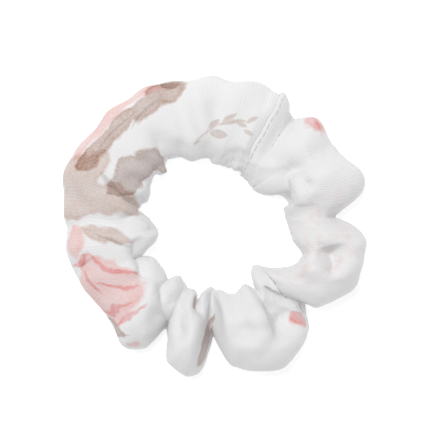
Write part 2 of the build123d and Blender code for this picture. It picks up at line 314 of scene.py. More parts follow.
def cloth_normals(points):
    """Unit normals of the grid, pointing out of the tube."""
    along = np.gradient(points, axis=0)
    around = np.roll(points, -1, axis=1) - np.roll(points, 1, axis=1)
    normal = np.cross(along, around)
    return normal / np.maximum(np.linalg.norm(normal, axis=-1, keepdims=True), 1e-9)


PLEATS, LOW_PLEATS = 46, 38  # towards the hole, and below the long seam
SEAM_LINE = 0.45  # mm by which the long seam draws the outer side in
reach = np.zeros_like(ANGLE)
for at in np.sort(rng.uniform(0, 360, PLEATS)):
    wide, deep = rng.uniform(1.0, 2.2), rng.uniform(0.08, 0.4)
    top, lean = rng.uniform(0.5, 1.15), rng.uniform(-6, 6)
    from_hole = np.abs(wrapped(TURN - pi))
    off = turned_off(ANGLE - at - lean * from_hole)
    reach -= deep * np.exp(-((off / wide) ** 2)) * np.exp(-((from_hole / top) ** 2))
    under = np.exp(-((wrapped(TURN + pi / 2) / 0.9) ** 2))
    reach -= 0.5 * deep * np.exp(-(((off + 4) / (1.4 * wide)) ** 2)) * under
for at in rng.uniform(0, 360, LOW_PLEATS):
    wide, deep = rng.uniform(1.2, 3.0), rng.uniform(0.2, 0.7)
    below = wrapped(TURN + rng.uniform(0.6, 1.1))
    off = turned_off(ANGLE - at - rng.uniform(-5, 5) * below)
    reach -= deep * np.exp(-((off / wide) ** 2) - (below / rng.uniform(0.35, 0.7)) ** 2)
reach -= SEAM_LINE * np.exp(-((wrapped(TURN) / 0.03) ** 2))
normals = cloth_normals(tube)
tube += reach[..., None] * normals
print("pleats:", PLEATS + LOW_PLEATS, "and the deepest is", round(float(-reach.min()), 2), "mm")

# %% [markdown]
# The chalked folds are still too even. A cloth simulation would crumple this soft knit like paper, so
# a few broad seeded waves are added instead, the kind that a hand leaves when it puts the tie down.
# They fade out where the elastic, the table or the closing joint holds the cloth.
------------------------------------
(Given exercise): Each line that contains the word "this" counts toward the total; give only that total.

(Output of the exercise): 2